§ PROVIDED DATA
==========

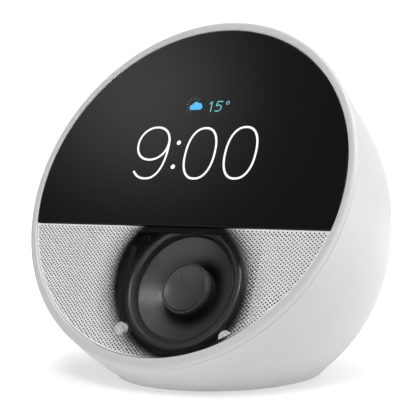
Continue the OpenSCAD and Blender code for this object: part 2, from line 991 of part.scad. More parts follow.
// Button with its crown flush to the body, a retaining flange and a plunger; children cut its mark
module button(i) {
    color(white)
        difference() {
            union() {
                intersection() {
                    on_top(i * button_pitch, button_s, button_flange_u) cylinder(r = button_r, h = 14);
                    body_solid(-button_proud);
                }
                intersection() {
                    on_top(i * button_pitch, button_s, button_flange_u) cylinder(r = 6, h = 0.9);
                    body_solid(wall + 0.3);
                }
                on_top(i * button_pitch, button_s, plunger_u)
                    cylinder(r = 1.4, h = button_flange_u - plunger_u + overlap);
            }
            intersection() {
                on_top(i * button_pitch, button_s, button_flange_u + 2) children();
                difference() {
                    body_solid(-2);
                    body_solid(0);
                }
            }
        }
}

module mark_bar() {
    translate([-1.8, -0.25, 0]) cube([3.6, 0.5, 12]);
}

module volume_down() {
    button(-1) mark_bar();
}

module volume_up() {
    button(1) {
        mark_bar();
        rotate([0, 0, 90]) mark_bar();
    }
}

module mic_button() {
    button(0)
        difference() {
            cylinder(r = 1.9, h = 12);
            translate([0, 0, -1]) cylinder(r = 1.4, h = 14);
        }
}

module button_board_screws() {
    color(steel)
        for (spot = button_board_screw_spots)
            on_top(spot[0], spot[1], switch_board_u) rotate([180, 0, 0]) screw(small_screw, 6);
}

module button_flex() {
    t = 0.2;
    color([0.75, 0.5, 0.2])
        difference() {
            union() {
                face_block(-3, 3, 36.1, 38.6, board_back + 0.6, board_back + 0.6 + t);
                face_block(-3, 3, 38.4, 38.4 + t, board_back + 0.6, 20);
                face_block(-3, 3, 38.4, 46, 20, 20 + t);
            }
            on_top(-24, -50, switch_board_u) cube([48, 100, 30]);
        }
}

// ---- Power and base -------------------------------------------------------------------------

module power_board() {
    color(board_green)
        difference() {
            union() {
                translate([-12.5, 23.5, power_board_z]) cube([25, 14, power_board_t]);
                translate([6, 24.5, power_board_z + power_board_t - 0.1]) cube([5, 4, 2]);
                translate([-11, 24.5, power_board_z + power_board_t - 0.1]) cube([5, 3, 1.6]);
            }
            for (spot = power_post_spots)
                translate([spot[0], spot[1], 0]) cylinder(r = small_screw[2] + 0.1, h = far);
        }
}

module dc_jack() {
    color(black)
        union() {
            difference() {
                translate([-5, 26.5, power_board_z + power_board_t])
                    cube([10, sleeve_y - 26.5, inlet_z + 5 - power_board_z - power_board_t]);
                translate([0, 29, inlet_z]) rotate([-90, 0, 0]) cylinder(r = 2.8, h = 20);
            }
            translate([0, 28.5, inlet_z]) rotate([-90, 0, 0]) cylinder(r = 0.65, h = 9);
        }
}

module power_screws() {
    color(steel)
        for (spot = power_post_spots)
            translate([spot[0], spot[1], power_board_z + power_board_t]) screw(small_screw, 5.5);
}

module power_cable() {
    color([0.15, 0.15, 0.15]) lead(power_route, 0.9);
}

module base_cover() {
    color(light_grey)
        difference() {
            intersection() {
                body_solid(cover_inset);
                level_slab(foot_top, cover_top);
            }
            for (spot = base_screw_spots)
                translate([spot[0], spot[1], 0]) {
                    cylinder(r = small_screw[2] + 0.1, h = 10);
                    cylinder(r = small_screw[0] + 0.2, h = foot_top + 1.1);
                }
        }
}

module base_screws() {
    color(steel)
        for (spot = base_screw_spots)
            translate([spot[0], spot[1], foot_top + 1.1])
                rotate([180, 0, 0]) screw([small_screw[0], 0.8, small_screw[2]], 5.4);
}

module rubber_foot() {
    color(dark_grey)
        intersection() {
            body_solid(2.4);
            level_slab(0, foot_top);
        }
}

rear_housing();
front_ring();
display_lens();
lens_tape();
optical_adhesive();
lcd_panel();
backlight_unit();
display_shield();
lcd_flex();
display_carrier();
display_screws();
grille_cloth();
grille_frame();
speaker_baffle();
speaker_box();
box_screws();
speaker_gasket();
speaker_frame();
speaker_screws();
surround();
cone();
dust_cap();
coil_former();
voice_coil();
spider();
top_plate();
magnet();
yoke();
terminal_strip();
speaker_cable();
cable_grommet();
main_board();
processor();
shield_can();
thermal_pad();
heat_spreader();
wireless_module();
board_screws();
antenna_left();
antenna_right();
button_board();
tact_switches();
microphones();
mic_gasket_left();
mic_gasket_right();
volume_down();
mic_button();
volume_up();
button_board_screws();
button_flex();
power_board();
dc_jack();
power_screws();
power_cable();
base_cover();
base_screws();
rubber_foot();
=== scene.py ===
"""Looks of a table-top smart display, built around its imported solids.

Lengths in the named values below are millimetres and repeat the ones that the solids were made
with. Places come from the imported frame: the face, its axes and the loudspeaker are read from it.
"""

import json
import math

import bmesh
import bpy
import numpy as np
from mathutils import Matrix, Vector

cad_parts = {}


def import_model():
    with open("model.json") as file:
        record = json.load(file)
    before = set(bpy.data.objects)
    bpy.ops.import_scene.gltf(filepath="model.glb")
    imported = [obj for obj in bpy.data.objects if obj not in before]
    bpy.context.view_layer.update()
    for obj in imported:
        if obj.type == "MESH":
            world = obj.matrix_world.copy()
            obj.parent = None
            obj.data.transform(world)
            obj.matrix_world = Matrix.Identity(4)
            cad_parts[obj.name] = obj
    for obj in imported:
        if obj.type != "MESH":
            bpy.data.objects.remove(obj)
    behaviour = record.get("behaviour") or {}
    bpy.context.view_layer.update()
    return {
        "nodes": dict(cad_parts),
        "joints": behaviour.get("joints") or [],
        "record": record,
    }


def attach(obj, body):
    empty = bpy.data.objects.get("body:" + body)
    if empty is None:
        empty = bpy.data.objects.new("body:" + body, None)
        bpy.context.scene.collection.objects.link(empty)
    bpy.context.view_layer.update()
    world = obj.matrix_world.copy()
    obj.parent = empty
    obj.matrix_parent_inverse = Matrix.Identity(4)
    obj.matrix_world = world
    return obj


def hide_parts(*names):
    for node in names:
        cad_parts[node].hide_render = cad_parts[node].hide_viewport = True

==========

§ GIVEN EXERCISE
In the listing above, locate the line containing "rear_housing();" and the line containing "obj.matrix_world = Matrix.Identity(4)". Extract those two lines and every line between them, exactly as written, and only those.

§ TASK ANSWER
rear_housing();
front_ring();
display_lens();
lens_tape();
optical_adhesive();
lcd_panel();
backlight_unit();
display_shield();
lcd_flex();
display_carrier();
display_screws();
grille_cloth();
grille_frame();
speaker_baffle();
speaker_box();
box_screws();
speaker_gasket();
speaker_frame();
speaker_screws();
surround();
cone();
dust_cap();
coil_former();
voice_coil();
spider();
top_plate();
magnet();
yoke();
terminal_strip();
speaker_cable();
cable_grommet();
main_board();
processor();
shield_can();
thermal_pad();
heat_spreader();
wireless_module();
board_screws();
antenna_left();
antenna_right();
button_board();
tact_switches();
microphones();
mic_gasket_left();
mic_gasket_right();
volume_down();
mic_button();
volume_up();
button_board_screws();
button_flex();
power_board();
dc_jack();
power_screws();
power_cable();
base_cover();
base_screws();
rubber_foot();
=== scene.py ===
"""Looks of a table-top smart display, built around its imported solids.

Lengths in the named values below are millimetres and repeat the ones that the solids were made
with. Places come from the imported frame: the face, its axes and the loudspeaker are read from it.
"""

import json
import math

import bmesh
import bpy
import numpy as np
from mathutils import Matrix, Vector

cad_parts = {}


def import_model():
    with open("model.json") as file:
        record = json.load(file)
    before = set(bpy.data.objects)
    bpy.ops.import_scene.gltf(filepath="model.glb")
    imported = [obj for obj in bpy.data.objects if obj not in before]
    bpy.context.view_layer.update()
    for obj in imported:
        if obj.type == "MESH":
            world = obj.matrix_world.copy()
            obj.parent = None
            obj.data.transform(world)
            obj.matrix_world = Matrix.Identity(4)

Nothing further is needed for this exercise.